We’re reading WOOL, by Hugh Howey

21 Jan

January 2013

Terry Edge feels fleeced – but in a good way

Forget all those thrown-together self-published novels that try to ape the more commercial tricks of traditional publishing. Wool is exactly the kind of book self-publishing should produce: full of integrity to its story and just the kind of fully-committed, transporting, experience true readers long for.


Wool is set in a future where thousands live their entire lives inside a huge silo with hundreds of floors connected by a staircase. Outside, the land is wasted and the air is toxic. Anyone who questions the order is sent ‘cleaning’ outside the silo, to their death. If you look too closely, there are logistical flaws to this created world, and Howey’s writing doesn’t always find the balance between realism and analogy that would totally excuse them. But these small flaws don’t finally matter because of Howey’s obvious love of what he’s writing.

True, he tends to drop his characters into silos. Most of the characters tend to trail behind the plot, rather than driving it. Jules, the lead, is admirable, gutsy and brave, but her early love of machines isn’t really enough to explain why she later becomes so politically motivated. Only Bernard, the villainous manipulator, is given a degree of ambiguity – but then, that’s often the way with the bad guys.

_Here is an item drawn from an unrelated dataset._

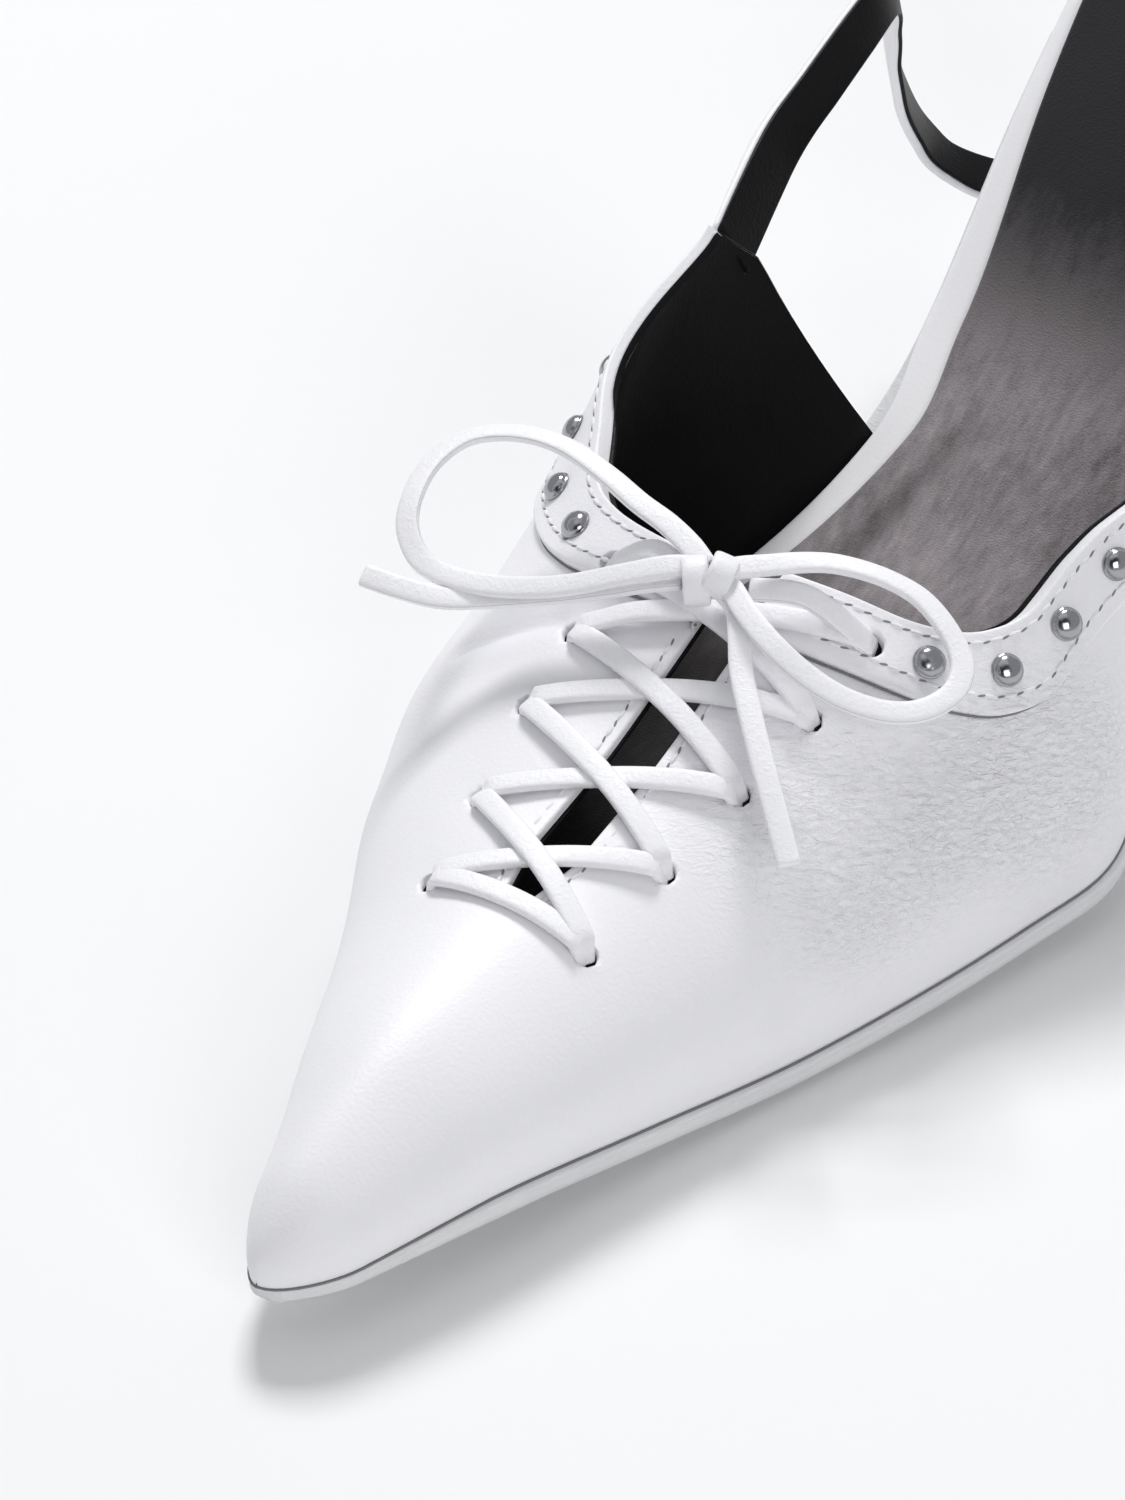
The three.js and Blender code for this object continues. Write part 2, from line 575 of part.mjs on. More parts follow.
// Sling strap: from the medial quarter back and up, over in a slack turn, down and round behind the heel, and
// forward to the lateral quarter. back: share of shoeLength from the toe, out: share of ballWidth, rise: share
// of heelHeight, lean: how far the top edge leans out, in degrees.
const strapRows = [
  { back: 0.692, out: -0.475, rise: 0.763, lean: 16 },
  { back: 0.740, out: -0.484, rise: 0.807, lean: 16 },
  { back: 0.780, out: -0.492, rise: 0.839, lean: 14 },
  { back: 0.810, out: -0.502, rise: 0.853, lean: 12 },
  { back: 0.833, out: -0.523, rise: 0.821, lean: 12 },
  { back: 0.847, out: -0.545, rise: 0.739, lean: 14 },
  { back: 0.857, out: -0.558, rise: 0.634, lean: 24 },
  { back: 0.869, out: -0.559, rise: 0.521, lean: 46 },
  { back: 0.881, out: -0.539, rise: 0.423, lean: 70 },
  { back: 0.891, out: -0.498, rise: 0.355, lean: 78 },
  { back: 0.909, out: -0.424, rise: 0.303, lean: 62 },
  { back: 0.940, out: -0.318, rise: 0.261, lean: 34 },
  { back: 0.978, out: -0.179, rise: 0.225, lean: 12 },
  { back: 1.008, out: -0.038, rise: 0.206, lean: 0 },
  { back: 1.016, out: 0.115, rise: 0.206, lean: 0 },
  { back: 0.998, out: 0.256, rise: 0.232, lean: 2 },
  { back: 0.958, out: 0.372, rise: 0.289, lean: 4 },
  { back: 0.897, out: 0.449, rise: 0.400, lean: 6 },
  { back: 0.825, out: 0.481, rise: 0.530, lean: 8 },
  { back: 0.752, out: 0.485, rise: 0.640, lean: 10 },
  { back: 0.692, out: 0.473, rise: 0.692, lean: 12 },
];
// End of a quarter where the strap begins: its middle, the way up across it and the way through its wall
function quarterEnd(side) {
  const top = toplinePoints(side);
  const upperCorner = top[top.length - 1];
  const { corner } = quarterCorner(side);
  const high = sidePoint(upperCorner.x, upperCorner.y, side, -strapThickness / 2 + bandThickness).point;
  const low = sidePoint(corner.x, corner.y, side, -strapThickness / 2 + bandThickness).point;
  const up = high.clone().sub(low).normalize();
  const away = new THREE.Vector3(0, up.z, -up.y).normalize();
  const through = new THREE.Vector3().crossVectors(away, up).normalize();
  const centre = high.clone().add(low).multiplyScalar(0.5).addScaledVector(away, seatGap * 1.2);
  return { centre, up, through, half: high.distanceTo(low) / 2 };
}
function strapRing(centre, up, through, half) {
  return [[1, 1], [1, -1], [-1, -1], [-1, 1]].map(([a, b]) => centre.clone()
    .addScaledVector(up, a * half).addScaledVector(through, b * strapThickness / 2));
}
const strapStart = quarterEnd(-1);
const strapFinish = quarterEnd(1);
const strapMiddle = strapRows.map((row) => new THREE.Vector3(
  row.out * ballWidth, toeY + row.back * shoeLength, row.rise * heelHeight));
const strapCurve = new THREE.CatmullRomCurve3([strapStart.centre, ...strapMiddle, strapFinish.centre], false, 'centripetal');
const strapSteps = 56;
const strapRings = [strapRing(strapStart.centre, strapStart.up, strapStart.through, strapStart.half)];
for (let i = 1; i < strapSteps; i += 1) {
  const t = i / strapSteps;
  const row = t * (strapRows.length + 1) - 1;
  const floor = Math.min(Math.max(Math.floor(row), 0), strapRows.length - 2);
  const blend = Math.min(Math.max(row - floor, 0), 1);
  const lean = THREE.MathUtils.degToRad(
    THREE.MathUtils.lerp(strapRows[floor].lean, strapRows[floor + 1].lean, blend));
  const centre = strapCurve.getPoint(t);
  const along = strapCurve.getTangent(t);
  const inward = new THREE.Vector3(along.y, -along.x, 0).normalize();
  const upright = new THREE.Vector3().crossVectors(inward, along).normalize();
  const face = new THREE.Vector3().crossVectors(along, upright).normalize();
  const up = upright.clone().multiplyScalar(Math.cos(lean)).addScaledVector(face, -Math.sin(lean));
  const through = new THREE.Vector3().crossVectors(along, up).normalize();
  strapRings.push(strapRing(centre, up, through, strapWidth / 2));
}
strapRings.push(strapRing(strapFinish.centre, strapFinish.up, strapFinish.through.clone().negate(), strapFinish.half));
addPiece('sling_strap', toGeometry(toSolid(loft(strapRings))), whiteLeather);

const laceRadius = laceDiameter / 2;

// Round cord swept along a curve
function cordAlong(points, radius, steps, sides) {
  const curve = new THREE.CatmullRomCurve3(points, false, 'centripetal');
  const shape = new THREE.Shape();
  for (let i = 0; i < sides; i += 1) {
    const angle = (i + 0.5) / sides * 2 * Math.PI;
    if (i === 0) shape.moveTo(radius * Math.cos(angle), radius * Math.sin(angle));
    else shape.lineTo(radius * Math.cos(angle), radius * Math.sin(angle));
  }
  return new THREE.ExtrudeGeometry(shape, { steps, extrudePath: curve, bevelEnabled: false });
}

// Crossed bars between the lace holes, lying over the vamp and one over the other
const restLift = seatGap + laceRadius;
const bandEdgeY = toeY + collarLateral[0].footRun * shoeLength;
function liftAt(y) {
  const t = Math.min(Math.max((y - bandEdgeY + laceDiameter) / laceDiameter, 0), 1);
  return restLift + bandOuter * t * t * (3 - 2 * t);
}
function barPoints(from, to, rise) {
  const points = [];
  const steps = 8;
  for (let i = 0; i <= steps; i += 1) {
    const t = i / steps;
    const x = THREE.MathUtils.lerp(from.x, to.x, t);
    const y = THREE.MathUtils.lerp(from.y, to.y, t);
    const lift = liftAt(y) + rise * Math.sin(Math.PI * t) ** 2;
    const foot = new THREE.Vector3(x, y, skinZ(x, y, 0));
    points.push(foot.addScaledVector(skinNormal(x, y, 0), lift));
  }
  return points;
}
const overRise = [0.75, 0.75, 0.7, 0.1].map((share) => share * laceDiameter);
const bars = [barPoints(holePlan(0, -1), holePlan(0, 1), 0)];
for (let row = 0; row < laceHoles.length - 1; row += 1) {
  bars.push(barPoints(holePlan(row, -1), holePlan(row + 1, 1), 0));
  bars.push(barPoints(holePlan(row + 1, -1), holePlan(row, 1), overRise[row]));
}
const knotCentre = new THREE.Vector3(-0.3, -4.7, 47.5);
const topHoles = [holePlan(4, -1), holePlan(4, 1)];
const topBarEnds = [new THREE.Vector3(-4.5, -3.0, 45.9), new THREE.Vector3(3.9, -2.2, 46.4)];
topHoles.forEach((hole, i) => {
  const foot = new THREE.Vector3(hole.x, hole.y, skinZ(hole.x, hole.y, 0));
  const start = foot.addScaledVector(skinNormal(hole.x, hole.y, 0), liftAt(hole.y));
  const middle = start.clone().lerp(topBarEnds[i], 0.5).add(new THREE.Vector3(0, 0, laceRadius));
  bars.push([start, middle, topBarEnds[i]]);
});
let crossings = null;
for (const points of bars) {
  const bar = toSolid(cordAlong(points, laceRadius, 6, 7));
  crossings = crossings === null ? bar : crossings.add(bar);
}
addPiece('lace_crossings', toGeometry(crossings), whiteLeather);

// Bow: the knot, two loops and two ends
const knotRadius = 2.3;
const knotHalf = new THREE.Vector3(3.0, 0.4, 0.1);
addPiece('lace_knot', toGeometry(toSolid(cordAlong(
  [knotCentre.clone().sub(knotHalf), knotCentre, knotCentre.clone().add(knotHalf)], knotRadius, 3, 8))), whiteLeather);
const bowRoutes = {
  lace_loop_medial: [
    [-4.6, -1.9, 49.0], [-9.2, 0.2, 49.2], [-14.1, 1.7, 49.4], [-19.8, 3.6, 50.0], [-26.3, 5.7, 50.0], [-32.0, 6.3, 49.5],
    [-37.0, 5.3, 48.6], [-40.4, 2.7, 47.6], [-41.7, -2.0, 46.3], [-40.9, -7.1, 44.8], [-39.1, -10.7, 43.0],
    [-35.6, -13.0, 41.2], [-31.3, -12.9, 40.4], [-25.1, -12.0, 41.0], [-17.3, -10.6, 43.4], [-9.7, -8.4, 47.4],
    [-4.9, -5.8, 50.0],
  ],
  lace_end_medial: [
    [-4.6, -7.4, 46.4], [-7.0, -9.4, 44.6], [-9.6, -10.9, 43.0], [-12.8, -12.0, 41.6], [-16.0, -13.2, 40.4], [-19.4, -14.4, 39.2],
    [-22.9, -15.5, 38.4], [-26.4, -16.4, 38.0], [-29.8, -17.0, 38.2], [-33.0, -17.3, 38.6], [-35.2, -17.4, 39.0],
    [-36.8, -17.5, 39.3], [-38.2, -17.6, 39.5], [-39.4, -17.7, 39.7], [-40.4, -17.8, 39.8],
  ],
  lace_loop_lateral: [
    [3.3, -3.0, 49.7], [5.5, -0.6, 49.6], [8.0, 1.6, 49.6], [11.2, 3.6, 49.6], [14.8, 5.0, 49.2], [18.3, 6.0, 48.4],
    [22.0, 6.4, 47.2], [25.7, 5.5, 45.6], [28.7, 4.0, 43.8], [30.5, 1.9, 42.6], [31.0, -1.2, 41.6], [29.5, -4.9, 41.0],
    [26.5, -7.8, 41.2], [22.2, -9.7, 42.2], [17.4, -10.4, 43.8], [12.2, -10.2, 46.2], [7.7, -8.8, 48.2], [3.6, -6.2, 50.0],
  ],
  lace_end_lateral: [
    [3.3, -7.6, 46.9], [4.4, -8.7, 46.2], [5.8, -9.8, 45.4], [7.3, -10.6, 44.0], [9.1, -12.6, 43.0], [11.1, -14.7, 41.9],
    [13.1, -16.9, 40.8], [15.2, -19.0, 39.6], [17.4, -21.1, 38.2], [19.5, -23.2, 36.8], [21.6, -24.9, 35.2],
    [22.7, -25.8, 34.4], [23.7, -26.7, 33.6], [24.7, -27.6, 32.9], [25.6, -28.5, 32.2],
  ],
};
const bowSteps = { lace_loop_medial: 17, lace_end_medial: 8, lace_loop_lateral: 16, lace_end_lateral: 8 };
for (const [name, route] of Object.entries(bowRoutes)) {
  const points = route.map((point) => new THREE.Vector3(...point));
  addPiece(name, toGeometry(toSolid(cordAlong(points, laceRadius, bowSteps[name], 8))), whiteLeather);
}

export default shoe;
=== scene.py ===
import math
import bpy
import bmesh
from mathutils import Matrix, Vector


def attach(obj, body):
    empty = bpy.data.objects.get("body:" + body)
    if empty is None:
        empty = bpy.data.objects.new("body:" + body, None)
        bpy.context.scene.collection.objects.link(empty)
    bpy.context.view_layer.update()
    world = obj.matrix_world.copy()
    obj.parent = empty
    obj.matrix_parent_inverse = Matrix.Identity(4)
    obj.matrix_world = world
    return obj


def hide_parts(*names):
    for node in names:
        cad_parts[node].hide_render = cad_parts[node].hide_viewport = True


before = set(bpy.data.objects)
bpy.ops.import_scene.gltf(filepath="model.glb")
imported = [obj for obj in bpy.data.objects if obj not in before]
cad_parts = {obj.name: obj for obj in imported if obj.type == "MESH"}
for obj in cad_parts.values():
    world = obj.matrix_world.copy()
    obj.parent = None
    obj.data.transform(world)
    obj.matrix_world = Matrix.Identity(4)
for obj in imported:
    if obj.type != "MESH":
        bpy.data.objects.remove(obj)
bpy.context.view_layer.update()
mm = 0.001

# Camera: the photo's angle, worked out on the shoe's own frame, in millimetres and degrees
view = {"eye": (330.51, -558.76, 524.19), "turn": 32.360, "height": 37.904, "roll": 0.637, "lens": 163.22}
turn, height, roll = (math.radians(view[name]) for name in ("turn", "height", "roll"))
back = Vector((math.sin(turn) * math.cos(height), -math.cos(turn) * math.cos(height), math.sin(height)))
level = Vector((math.cos(turn), math.sin(turn), 0))
upright = back.cross(level)
right = level * math.cos(roll) + upright * math.sin(roll)
top = upright * math.cos(roll) - level * math.sin(roll)
camera = bpy.data.objects.new("camera", bpy.data.cameras.new("camera"))
camera.data.lens = view["lens"]
camera.data.clip_end = 20
camera.matrix_world = Matrix((right, top, back)).transposed().to_4x4()
camera.location = Vector(view["eye"]) * mm
bpy.context.scene.collection.objects.link(camera)
bpy.context.scene.camera = camera
print("camera placed")

# The shoe's own sizes, millimetres
shoe = {
    "length": 246.5, "ballWidth": 78, "heelHeight": 71, "instep": 52, "toeY": -100,
    "toeRound": 9, "seatRound": 24, "wall": 1.6, "sole": 2.8, "soleToe": 0.65, "gap": 0.3,
    "board": 2.6, "sock": 1.0, "welt": 1.0, "heelDepth": 33.5, "tipHeight": 6, "heelX": 3.4,
    "flankRise": 0.42, "endFall": 0.7,
}
seatY = shoe["toeY"] + shoe["length"]
breastY = seatY - shoe["heelDepth"]

# at: share of the length from the toe; half widths as shares of the ball width;
# edge and tread as shares of the heel height
soleRows = {
    "at": (0.000, 0.054, 0.119, 0.200, 0.292, 0.381, 0.440, 0.482, 0.590, 0.704, 0.837, 0.910, 1.000),
    "lateral": (0.068, 0.124, 0.186, 0.266, 0.368, 0.463, 0.515, 0.552, 0.430, 0.333, 0.338, 0.341, 0.341),
    "medial": (0.042, 0.086, 0.170, 0.270, 0.388, 0.468, 0.460, 0.410, 0.299, 0.232, 0.254, 0.259, 0.259),
    "edge": (0.086, 0.080, 0.067, 0.035, 0.014, 0.027, 0.038, 0.058, 0.131, 0.324, 0.676, 0.845, 0.975),
    "tread": (0.079, 0.070, 0.054, 0.020, 0.000, 0.000, 0.000, 0.026, 0.110, 0.306, 0.660, 0.832, 0.962),
}
# crown as a share of the instep height; flanks as shares of the ball width
skinRows = {
    "at": soleRows["at"],
    "crown": (0.290, 0.410, 0.496, 0.538, 0.610, 0.756, 0.880, 0.995, 1.560, 1.850, 2.000, 2.050, 2.100),
    "waistL": (0.02, 0.04, 0.05, 0.05, 0.05, 0.05, 0.05, 0.05, 0.09, 0.15, 0.10, 0.10, 0.10),
    "waistM": (0.02, 0.04, 0.05, 0.08, 0.14, 0.16, 0.17, 0.22, 0.17, 0.23, 0.15, 0.10, 0.10),
    "shoulderL": (0.045, 0.069, 0.110, 0.165, 0.228, 0.287, 0.325, 0.350, 0.500, 0.560, 0.500, 0.450, 0.450),
    "shoulderM": (0.030, 0.054, 0.105, 0.168, 0.290, 0.345, 0.380, 0.430, 0.625, 0.640, 0.500, 0.450, 0.450),
}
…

I doubt that this book would have been taken on at the outset by a traditional publisher. I can see editorial committees worrying that it’s a bit too retro – too many shades of Heinlein and Herbert who aren’t “today” enough; it might fit the Hamilton market but the author would need to add more characters and get rid of that weird silo idea. Instead, what Wool needed is what it got: to be left alone to find its own readers.

The author quite often replies to his reader reviews on Amazon. This is almost always a Very Bad Idea. But Howey’s responses come across with exactly the same integrity as his fiction. Perhaps another traditional rule bites the dust, then, in the wake of this absorbing novel.